◆ Data extract ◆
* * *

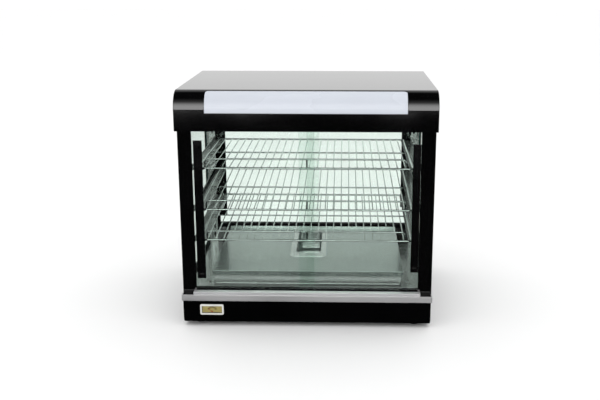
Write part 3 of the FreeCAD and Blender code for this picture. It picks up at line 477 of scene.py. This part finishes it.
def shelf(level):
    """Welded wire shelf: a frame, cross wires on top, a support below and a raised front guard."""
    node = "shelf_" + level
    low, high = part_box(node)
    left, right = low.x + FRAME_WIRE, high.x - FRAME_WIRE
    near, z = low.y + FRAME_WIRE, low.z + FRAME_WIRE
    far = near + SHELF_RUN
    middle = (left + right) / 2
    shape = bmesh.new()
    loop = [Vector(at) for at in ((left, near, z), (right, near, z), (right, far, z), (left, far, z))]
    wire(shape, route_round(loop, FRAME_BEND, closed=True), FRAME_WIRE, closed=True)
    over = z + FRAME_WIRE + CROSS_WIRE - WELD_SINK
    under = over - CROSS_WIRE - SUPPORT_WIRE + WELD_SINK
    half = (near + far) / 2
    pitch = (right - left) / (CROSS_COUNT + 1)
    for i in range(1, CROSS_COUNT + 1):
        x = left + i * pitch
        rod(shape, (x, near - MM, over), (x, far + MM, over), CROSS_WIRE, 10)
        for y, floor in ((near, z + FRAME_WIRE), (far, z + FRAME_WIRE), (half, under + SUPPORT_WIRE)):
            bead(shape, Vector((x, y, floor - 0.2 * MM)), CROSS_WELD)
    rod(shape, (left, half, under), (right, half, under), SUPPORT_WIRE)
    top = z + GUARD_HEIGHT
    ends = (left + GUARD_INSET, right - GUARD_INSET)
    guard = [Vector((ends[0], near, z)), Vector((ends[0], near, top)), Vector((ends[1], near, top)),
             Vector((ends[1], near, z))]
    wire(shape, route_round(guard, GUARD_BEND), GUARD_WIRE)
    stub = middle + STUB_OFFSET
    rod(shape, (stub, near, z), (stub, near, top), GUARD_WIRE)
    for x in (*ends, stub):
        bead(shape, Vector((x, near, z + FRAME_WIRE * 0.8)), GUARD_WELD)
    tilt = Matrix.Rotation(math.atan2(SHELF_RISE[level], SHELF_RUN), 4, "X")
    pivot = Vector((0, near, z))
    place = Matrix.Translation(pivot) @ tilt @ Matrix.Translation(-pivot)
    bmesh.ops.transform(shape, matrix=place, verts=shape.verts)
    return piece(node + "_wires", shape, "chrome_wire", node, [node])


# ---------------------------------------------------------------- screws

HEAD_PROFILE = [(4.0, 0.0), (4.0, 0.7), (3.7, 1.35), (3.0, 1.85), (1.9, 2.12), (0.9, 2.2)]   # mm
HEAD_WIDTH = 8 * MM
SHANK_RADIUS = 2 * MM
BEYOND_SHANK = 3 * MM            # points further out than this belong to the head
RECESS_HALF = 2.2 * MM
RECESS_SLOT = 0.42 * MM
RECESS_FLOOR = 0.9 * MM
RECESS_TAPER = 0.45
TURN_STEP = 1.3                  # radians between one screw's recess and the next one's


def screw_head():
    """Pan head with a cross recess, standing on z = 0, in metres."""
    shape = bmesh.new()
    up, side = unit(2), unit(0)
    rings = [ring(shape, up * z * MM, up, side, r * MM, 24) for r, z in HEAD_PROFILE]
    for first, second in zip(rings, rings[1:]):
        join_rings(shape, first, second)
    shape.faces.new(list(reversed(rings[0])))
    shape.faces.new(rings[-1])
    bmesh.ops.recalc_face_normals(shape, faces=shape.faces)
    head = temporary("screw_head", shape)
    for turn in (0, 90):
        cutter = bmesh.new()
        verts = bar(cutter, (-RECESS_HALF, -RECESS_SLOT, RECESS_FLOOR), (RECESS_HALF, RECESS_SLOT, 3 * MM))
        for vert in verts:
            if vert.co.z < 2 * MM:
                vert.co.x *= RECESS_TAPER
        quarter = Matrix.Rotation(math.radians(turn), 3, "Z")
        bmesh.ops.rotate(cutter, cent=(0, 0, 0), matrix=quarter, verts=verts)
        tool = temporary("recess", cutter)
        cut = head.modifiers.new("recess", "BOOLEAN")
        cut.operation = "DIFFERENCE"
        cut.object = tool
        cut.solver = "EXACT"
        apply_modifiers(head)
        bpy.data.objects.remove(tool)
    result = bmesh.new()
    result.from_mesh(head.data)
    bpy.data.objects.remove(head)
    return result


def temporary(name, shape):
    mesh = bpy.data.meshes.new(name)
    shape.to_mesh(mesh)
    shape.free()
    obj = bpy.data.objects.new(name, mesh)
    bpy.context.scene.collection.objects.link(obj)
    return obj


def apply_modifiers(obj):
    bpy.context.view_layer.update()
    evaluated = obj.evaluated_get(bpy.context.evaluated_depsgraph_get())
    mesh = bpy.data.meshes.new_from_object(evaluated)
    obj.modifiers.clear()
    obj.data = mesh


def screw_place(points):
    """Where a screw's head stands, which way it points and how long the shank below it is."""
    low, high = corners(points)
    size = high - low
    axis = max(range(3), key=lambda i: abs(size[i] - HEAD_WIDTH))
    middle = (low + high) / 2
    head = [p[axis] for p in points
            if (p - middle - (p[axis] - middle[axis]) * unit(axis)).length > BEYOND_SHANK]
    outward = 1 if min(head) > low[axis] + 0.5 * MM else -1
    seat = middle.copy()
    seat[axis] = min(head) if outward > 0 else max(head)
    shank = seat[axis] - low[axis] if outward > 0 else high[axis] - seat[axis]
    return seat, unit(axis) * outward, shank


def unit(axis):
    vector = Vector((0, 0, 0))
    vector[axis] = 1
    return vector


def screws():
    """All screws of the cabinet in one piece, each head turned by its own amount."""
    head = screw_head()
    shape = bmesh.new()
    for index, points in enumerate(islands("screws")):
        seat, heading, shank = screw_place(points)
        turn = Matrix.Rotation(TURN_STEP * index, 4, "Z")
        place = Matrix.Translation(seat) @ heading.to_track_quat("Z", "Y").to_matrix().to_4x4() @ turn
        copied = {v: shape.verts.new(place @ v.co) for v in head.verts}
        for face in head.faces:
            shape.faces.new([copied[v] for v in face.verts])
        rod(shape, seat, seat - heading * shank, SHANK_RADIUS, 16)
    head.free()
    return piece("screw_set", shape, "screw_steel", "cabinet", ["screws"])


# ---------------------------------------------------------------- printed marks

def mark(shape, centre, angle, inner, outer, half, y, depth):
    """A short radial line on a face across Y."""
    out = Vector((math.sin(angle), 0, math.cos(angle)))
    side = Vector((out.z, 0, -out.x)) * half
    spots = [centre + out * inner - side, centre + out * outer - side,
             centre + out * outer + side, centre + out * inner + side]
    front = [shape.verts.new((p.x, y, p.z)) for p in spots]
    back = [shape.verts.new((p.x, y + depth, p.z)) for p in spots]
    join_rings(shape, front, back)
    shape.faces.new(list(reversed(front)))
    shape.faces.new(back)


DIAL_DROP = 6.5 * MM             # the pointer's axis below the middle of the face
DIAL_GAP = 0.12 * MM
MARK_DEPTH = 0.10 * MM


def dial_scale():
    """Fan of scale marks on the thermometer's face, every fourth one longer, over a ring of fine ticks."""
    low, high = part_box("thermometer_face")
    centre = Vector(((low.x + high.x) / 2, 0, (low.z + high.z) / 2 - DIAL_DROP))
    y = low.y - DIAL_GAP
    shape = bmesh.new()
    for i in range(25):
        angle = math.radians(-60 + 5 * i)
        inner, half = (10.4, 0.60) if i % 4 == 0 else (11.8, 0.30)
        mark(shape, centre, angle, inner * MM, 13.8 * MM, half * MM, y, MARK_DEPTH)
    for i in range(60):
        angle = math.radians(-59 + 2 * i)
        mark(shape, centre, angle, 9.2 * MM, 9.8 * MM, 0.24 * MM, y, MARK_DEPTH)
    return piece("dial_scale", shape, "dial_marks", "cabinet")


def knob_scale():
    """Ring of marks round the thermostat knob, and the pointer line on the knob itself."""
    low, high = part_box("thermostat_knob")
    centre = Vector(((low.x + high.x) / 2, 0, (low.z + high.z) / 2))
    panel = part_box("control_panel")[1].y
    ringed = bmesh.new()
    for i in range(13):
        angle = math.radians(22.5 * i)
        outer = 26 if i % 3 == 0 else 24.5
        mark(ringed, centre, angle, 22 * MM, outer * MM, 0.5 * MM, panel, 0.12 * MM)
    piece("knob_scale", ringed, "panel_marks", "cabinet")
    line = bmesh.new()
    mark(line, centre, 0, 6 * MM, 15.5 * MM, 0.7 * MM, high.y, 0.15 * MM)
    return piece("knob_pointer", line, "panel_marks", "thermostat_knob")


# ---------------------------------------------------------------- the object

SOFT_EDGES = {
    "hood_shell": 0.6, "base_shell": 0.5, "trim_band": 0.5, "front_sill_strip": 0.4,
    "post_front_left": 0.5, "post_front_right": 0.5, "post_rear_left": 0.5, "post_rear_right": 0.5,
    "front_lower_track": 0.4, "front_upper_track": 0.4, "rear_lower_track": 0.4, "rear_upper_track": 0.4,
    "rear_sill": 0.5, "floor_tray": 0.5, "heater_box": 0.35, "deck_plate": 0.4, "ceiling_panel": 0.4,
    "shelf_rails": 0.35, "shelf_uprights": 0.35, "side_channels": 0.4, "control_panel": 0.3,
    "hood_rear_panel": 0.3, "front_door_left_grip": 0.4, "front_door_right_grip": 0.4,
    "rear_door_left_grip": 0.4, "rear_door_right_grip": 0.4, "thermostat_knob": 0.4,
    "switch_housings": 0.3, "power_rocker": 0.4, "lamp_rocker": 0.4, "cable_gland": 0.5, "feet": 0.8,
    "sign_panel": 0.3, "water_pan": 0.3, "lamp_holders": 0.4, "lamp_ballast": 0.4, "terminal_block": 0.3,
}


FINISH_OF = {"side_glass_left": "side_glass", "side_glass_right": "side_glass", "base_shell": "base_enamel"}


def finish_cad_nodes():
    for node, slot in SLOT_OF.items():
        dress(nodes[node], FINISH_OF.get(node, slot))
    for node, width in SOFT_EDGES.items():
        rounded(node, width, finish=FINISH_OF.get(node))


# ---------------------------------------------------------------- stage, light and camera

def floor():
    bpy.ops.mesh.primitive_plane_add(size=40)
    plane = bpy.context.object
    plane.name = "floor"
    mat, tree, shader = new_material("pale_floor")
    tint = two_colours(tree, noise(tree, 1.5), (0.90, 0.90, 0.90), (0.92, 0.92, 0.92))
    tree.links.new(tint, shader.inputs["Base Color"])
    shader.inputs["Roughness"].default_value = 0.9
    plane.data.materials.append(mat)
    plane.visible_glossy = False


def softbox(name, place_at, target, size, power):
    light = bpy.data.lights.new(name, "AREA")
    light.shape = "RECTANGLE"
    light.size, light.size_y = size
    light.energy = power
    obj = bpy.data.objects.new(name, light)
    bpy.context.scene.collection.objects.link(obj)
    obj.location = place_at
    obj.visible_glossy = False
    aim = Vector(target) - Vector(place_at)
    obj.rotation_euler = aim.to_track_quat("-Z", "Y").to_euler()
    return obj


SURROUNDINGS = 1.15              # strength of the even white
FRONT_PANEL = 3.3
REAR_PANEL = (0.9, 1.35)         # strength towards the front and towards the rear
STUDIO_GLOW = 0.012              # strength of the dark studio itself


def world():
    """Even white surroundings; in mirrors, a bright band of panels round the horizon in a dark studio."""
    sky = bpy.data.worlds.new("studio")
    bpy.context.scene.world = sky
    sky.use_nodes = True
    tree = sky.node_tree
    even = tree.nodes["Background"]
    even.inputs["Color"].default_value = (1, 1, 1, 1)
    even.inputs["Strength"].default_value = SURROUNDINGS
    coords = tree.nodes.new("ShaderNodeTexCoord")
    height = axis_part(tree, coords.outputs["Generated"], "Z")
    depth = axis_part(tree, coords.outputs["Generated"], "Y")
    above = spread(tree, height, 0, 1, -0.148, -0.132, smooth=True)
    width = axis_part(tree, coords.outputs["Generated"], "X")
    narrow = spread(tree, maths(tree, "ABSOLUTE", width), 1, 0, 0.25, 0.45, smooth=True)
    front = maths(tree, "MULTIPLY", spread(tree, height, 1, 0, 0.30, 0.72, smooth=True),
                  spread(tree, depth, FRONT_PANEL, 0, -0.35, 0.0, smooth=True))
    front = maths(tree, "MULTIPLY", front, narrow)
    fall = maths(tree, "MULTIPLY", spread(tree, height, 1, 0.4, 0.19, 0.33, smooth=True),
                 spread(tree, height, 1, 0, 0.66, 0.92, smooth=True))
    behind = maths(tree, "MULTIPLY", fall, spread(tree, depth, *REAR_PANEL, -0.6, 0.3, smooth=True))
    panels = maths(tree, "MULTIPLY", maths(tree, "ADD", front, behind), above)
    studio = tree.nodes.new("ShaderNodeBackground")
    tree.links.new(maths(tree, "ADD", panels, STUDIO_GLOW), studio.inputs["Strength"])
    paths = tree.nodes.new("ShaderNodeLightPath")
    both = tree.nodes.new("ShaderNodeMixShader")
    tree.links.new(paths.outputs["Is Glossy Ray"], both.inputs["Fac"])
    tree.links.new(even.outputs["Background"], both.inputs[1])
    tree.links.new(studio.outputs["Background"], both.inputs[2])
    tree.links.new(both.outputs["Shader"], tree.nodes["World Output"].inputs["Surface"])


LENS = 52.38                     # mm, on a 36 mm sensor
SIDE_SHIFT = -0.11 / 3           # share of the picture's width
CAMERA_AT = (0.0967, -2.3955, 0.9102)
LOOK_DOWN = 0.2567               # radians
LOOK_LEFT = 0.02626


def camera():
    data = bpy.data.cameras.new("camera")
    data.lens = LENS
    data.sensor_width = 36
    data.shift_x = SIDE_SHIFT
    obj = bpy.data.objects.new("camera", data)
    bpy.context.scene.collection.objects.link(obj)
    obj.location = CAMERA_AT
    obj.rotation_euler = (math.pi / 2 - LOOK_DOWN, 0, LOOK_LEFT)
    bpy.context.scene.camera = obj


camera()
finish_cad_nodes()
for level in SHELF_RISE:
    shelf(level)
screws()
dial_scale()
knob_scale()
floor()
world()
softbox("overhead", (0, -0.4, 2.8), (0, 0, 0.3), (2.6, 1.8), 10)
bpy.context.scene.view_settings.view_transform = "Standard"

* * *

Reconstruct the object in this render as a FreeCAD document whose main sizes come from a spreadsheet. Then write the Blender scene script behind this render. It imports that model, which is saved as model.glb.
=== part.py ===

* * *

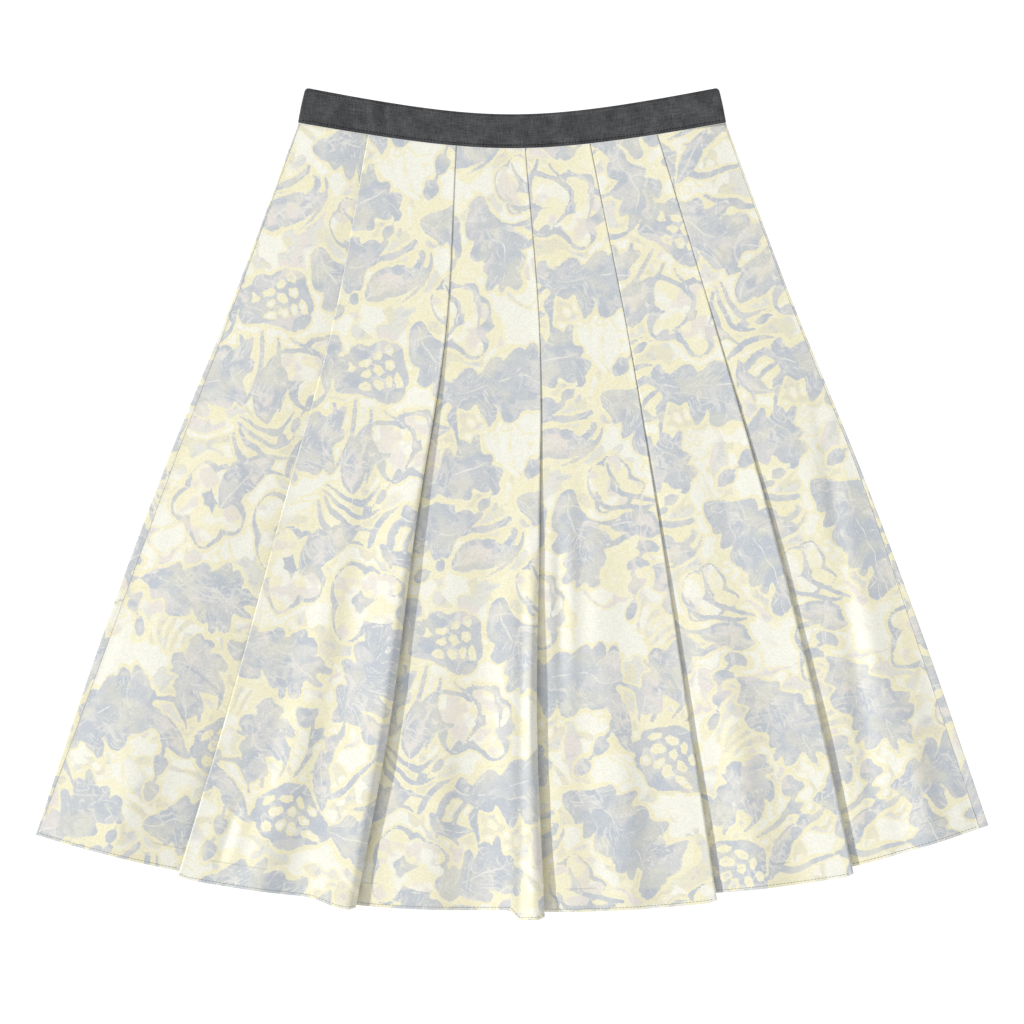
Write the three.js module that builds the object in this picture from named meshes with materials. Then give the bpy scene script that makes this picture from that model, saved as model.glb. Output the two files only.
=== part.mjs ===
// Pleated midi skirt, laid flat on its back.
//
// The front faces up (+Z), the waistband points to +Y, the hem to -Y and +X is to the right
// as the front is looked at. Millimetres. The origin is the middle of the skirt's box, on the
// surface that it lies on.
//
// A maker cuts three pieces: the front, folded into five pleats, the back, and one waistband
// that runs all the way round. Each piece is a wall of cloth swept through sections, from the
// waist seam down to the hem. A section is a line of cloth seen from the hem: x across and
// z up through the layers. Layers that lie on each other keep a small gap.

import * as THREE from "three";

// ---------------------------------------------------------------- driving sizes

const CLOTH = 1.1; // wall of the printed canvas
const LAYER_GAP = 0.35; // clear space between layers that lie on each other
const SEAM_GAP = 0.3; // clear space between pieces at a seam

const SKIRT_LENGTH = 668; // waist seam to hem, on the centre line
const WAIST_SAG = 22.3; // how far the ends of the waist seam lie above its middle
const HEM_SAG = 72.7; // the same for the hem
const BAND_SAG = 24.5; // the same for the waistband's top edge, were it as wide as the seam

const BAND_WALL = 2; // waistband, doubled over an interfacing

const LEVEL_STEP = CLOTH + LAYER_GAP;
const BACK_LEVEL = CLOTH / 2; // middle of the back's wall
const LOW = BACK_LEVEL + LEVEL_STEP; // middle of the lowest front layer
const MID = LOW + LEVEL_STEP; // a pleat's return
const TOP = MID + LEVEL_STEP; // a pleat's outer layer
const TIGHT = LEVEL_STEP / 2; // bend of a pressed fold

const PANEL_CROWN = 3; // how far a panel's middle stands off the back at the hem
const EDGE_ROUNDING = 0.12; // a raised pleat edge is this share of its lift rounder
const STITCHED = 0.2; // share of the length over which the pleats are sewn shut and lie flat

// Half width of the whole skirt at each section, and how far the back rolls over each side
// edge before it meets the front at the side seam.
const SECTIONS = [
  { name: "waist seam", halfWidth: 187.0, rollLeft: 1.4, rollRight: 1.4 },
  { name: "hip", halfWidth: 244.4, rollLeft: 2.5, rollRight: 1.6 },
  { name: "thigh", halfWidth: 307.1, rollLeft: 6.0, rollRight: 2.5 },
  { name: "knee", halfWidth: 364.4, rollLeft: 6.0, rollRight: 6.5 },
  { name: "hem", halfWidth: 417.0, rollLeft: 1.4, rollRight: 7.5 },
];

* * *

◆ The task ◆
Gather each line from the listing above that holds "materials".

◆ Full answer ◆
    plane.data.materials.append(mat)
Write the three.js module that builds the object in this picture from named meshes with materials. Then give the bpy scene script that makes this picture from that model, saved as model.glb. Output the two files only.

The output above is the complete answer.